When You Lose Your Best Friend: How K-9 Officers Cope with Loss


Retired Nashville Police Officer Allen Herald was best friends with his partner. The pair went everywhere together: service calls, meetings, youth camps, parades — you name it, and you could count on Officer Herald and his partner to be there. The duo even went home together, ate together and played together.

Herald’s German Shepherd Ingo was like family. Actually, to Herald, Ingo was family. “I worked with him for four years, eight hours a day. We worked the night shift so when we came home my wife was gone. I saw him more than I did my wife. He was part of me,” says Herald, a member of FOP Tennessee Lodge #5.

In 1982, Herald bought Ingo when the dog was just 10 weeks old. When Ingo turned 10 months old, Herald requested a transfer to the K-9 Unit and asked if he could bring his own dog, which is something many departments don’t allow, even today. Ingo passed the rigorous testing with flying colors, and soon Herald and Ingo were hitting the streets.

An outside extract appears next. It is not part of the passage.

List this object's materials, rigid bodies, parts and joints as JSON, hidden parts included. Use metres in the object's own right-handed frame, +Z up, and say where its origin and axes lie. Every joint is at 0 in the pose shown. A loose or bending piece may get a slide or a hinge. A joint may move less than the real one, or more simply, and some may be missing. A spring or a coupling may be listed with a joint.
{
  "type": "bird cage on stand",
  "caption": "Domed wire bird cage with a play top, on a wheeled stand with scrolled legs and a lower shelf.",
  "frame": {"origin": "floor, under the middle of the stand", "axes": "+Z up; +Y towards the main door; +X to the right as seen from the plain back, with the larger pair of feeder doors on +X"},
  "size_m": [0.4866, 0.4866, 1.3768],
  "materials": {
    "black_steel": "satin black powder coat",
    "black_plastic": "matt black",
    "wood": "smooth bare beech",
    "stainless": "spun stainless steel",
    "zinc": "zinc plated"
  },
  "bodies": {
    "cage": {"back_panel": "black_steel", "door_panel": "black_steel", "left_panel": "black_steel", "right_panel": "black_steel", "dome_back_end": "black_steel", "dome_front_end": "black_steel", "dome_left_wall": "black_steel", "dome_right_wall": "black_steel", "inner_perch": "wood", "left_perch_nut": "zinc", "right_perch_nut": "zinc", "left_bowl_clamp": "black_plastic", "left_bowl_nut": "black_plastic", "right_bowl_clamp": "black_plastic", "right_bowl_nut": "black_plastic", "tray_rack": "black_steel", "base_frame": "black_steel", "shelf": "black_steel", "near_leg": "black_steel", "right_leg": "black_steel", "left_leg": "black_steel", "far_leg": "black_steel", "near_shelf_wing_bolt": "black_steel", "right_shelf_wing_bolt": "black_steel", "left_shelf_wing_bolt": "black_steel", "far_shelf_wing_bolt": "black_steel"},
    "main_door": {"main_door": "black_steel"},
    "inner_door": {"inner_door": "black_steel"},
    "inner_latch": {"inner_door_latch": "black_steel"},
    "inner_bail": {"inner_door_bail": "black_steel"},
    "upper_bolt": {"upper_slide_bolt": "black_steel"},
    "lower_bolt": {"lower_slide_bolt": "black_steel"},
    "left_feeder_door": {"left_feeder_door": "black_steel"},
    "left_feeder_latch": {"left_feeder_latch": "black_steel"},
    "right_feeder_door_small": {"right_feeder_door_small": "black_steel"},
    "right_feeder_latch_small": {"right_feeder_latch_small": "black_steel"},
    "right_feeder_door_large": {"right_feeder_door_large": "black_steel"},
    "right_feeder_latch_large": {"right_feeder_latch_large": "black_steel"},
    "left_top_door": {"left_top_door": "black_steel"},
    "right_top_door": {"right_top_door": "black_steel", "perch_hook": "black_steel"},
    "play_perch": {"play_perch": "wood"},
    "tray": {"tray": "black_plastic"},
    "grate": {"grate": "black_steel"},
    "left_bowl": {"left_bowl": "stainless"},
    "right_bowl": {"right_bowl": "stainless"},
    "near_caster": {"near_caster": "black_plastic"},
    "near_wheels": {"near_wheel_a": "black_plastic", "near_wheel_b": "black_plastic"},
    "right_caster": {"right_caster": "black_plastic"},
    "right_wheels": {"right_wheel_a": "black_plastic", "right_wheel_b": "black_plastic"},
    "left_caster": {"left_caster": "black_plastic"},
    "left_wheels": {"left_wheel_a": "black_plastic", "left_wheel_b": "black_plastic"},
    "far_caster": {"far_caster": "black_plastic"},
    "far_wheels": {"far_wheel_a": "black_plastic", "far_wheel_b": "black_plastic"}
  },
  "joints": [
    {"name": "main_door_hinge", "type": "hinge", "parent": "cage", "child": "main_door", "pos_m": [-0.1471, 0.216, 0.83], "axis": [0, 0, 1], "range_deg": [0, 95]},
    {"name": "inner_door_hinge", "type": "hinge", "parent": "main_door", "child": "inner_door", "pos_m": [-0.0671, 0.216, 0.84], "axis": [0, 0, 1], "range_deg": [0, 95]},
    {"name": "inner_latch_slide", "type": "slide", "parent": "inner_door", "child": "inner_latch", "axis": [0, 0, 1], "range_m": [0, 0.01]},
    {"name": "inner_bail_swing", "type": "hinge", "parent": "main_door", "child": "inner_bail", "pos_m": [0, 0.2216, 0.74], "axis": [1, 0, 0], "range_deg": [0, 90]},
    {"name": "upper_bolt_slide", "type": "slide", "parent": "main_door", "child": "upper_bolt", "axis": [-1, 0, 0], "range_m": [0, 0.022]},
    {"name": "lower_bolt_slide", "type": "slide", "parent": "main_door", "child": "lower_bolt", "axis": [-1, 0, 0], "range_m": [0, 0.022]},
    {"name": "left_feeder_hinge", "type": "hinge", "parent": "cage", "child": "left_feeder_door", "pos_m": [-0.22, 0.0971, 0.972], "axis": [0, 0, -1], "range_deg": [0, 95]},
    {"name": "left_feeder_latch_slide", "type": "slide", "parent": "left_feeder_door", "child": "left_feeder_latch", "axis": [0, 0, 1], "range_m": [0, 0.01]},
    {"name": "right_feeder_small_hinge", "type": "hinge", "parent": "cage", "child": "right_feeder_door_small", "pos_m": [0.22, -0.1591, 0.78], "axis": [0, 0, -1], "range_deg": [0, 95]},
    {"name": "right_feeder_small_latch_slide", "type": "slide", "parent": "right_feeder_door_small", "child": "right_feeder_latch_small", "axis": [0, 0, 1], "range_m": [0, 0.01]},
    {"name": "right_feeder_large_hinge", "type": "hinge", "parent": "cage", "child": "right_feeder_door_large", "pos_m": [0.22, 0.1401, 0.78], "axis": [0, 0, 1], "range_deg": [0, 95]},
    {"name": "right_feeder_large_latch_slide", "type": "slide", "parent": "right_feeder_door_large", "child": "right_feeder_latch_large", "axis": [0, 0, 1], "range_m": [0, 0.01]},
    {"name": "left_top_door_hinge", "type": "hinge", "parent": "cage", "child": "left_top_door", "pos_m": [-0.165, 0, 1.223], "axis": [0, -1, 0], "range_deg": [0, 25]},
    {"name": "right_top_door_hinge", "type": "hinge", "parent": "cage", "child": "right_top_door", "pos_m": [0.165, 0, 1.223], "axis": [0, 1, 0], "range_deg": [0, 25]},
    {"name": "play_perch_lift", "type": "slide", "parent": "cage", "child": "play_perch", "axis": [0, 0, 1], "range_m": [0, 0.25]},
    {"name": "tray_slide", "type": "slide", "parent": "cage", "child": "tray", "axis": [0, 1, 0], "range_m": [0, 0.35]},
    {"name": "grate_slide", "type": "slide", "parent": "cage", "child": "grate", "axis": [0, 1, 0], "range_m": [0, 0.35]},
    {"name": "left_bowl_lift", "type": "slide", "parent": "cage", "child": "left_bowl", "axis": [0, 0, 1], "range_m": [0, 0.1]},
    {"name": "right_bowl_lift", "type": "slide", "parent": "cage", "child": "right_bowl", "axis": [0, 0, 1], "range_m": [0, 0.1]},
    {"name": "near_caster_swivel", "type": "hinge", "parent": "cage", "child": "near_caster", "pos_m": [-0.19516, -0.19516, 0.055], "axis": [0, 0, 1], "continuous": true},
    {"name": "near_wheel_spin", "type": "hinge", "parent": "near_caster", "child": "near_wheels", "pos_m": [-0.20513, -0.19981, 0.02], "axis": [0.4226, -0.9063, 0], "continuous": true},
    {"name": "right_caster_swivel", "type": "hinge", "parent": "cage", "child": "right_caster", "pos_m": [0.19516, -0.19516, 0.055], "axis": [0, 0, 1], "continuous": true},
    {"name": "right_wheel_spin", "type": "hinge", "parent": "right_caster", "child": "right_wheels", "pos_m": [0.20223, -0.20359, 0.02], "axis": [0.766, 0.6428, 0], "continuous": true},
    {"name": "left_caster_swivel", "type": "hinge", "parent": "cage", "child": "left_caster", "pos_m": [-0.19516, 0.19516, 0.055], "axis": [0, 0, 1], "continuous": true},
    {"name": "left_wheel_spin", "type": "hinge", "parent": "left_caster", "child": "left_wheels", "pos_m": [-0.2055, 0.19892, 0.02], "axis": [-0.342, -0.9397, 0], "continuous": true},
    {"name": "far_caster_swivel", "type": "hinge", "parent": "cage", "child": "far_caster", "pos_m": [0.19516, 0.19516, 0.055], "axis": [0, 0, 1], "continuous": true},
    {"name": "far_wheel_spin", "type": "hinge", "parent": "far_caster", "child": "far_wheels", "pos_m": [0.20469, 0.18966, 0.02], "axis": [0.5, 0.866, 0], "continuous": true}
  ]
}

Ingo was trained in bite work, tracking, agility, obedience, search work and explosive detection. He was precocious and full of energy, but friendly. “I could take him around people and you could pet him, love on him, do whatever you wanted to do with him,” says Herald.

But once Herald voiced a command, Ingo would jump into action. In the four years Herald partnered with Ingo, the dog racked up several awards (some national), including tracking and locating a rape suspect.

“Ingo is special,” says Herald. “He wasn’t a dog, he was a partner. If you’ve never worked K-9, you’ll never understand. Unless you’ve been out there 14 weeks going through training when it’s raining, snowing or burning up, you can’t comprehend the bond you make.”

That’s why what happened on December 4, 1986, still haunts Herald to this day. A man had just robbed a bank, shot a responding detective (wounded in the knee) and kidnapped a man he then forced to drive to an apartment complex. There, the suspect fled on foot and was loose somewhere within the complex when Herald and Ingo were called in. Herald and Ingo were tracking the suspect in a stairwell; Ingo went first, Herald holding his lead. As the pair rounded a corner, Herald and Ingo came face to face with the suspect — who was still armed.

“He had the gun aimed right at me,” recalls Herald. By the time Herald fell back, frantically trying to pull out his own weapon and shorten Ingo’s lead, the K-9 had lunged. “He’s out of my hands, diving at the guy,” says Herald. The suspect got off one shot; a blow to Ingo’s head.

Herald recovered and returned fire, getting off three rounds and incapacitating the suspect. But Herald didn’t stick around as the other officers secured the suspect. Instead, Herald scooped his partner into his arms, carried him down the stairs and into the backseat of a waiting patrol car and held Ingo tight as they sped toward the animal hospital. “I’ve got hope because he’s breathing,” Herald reflects quietly, “but as we’re driving, he goes limp and I feel the life go out of him.”

There, in the vet’s office, Herald “broke down like a baby. It was like losing a part of your family.”

Nearly 26 years later, Herald still has a difficult time talking about Ingo’s murder. In part because of Herald’s love for his canine companion, but mostly, he says, because Ingo protected him when he was most vulnerable.

“Ingo gave me my life. It could’ve been me. That bullet could have hit me in the head. He gave his life unselfishly for me,” states Herald.

Psychotherapist Stephanie Samuels, who offers crisis counseling to law enforcement officers, says K-9 officers build an especially unique relationship with their partners because they take their partners home with them. “They suit up and work together and they dress down and play together,” she says, adding, “I don’t know any relationship that has that. Even husbands and wives who are both law enforcement officers are not typically allowed on the same shift.”

So when a K-9 lays down his life for his handler, his handler is also wounded, explains Samuels. “K-9s make that sacrifice without question, without a second thought,” she says. “And the sense that the officer won’t be able to take care of them is brutal. This animal is no longer going home with them. Their unspoken bond has been broken.”

Although Herald owes his life to Ingo, the retired officer says he doesn’t harbor any survivor’s guilt, a common thread among officers who have lost partners. Herald says he hates that Ingo is gone, but is proud of his K-9 for doing what he was trained to do.

The Nashville Police Department was proud, too. As the first dog ever killed in the line of duty in Nashville, Ingo received a police funeral with honors. He was buried in a donated children’s casket and a local monument company engraved the dog’s prayer on his headstone. And to this day, Ingo’s portrait, plaques, trophies and awards are displayed in the Herald home.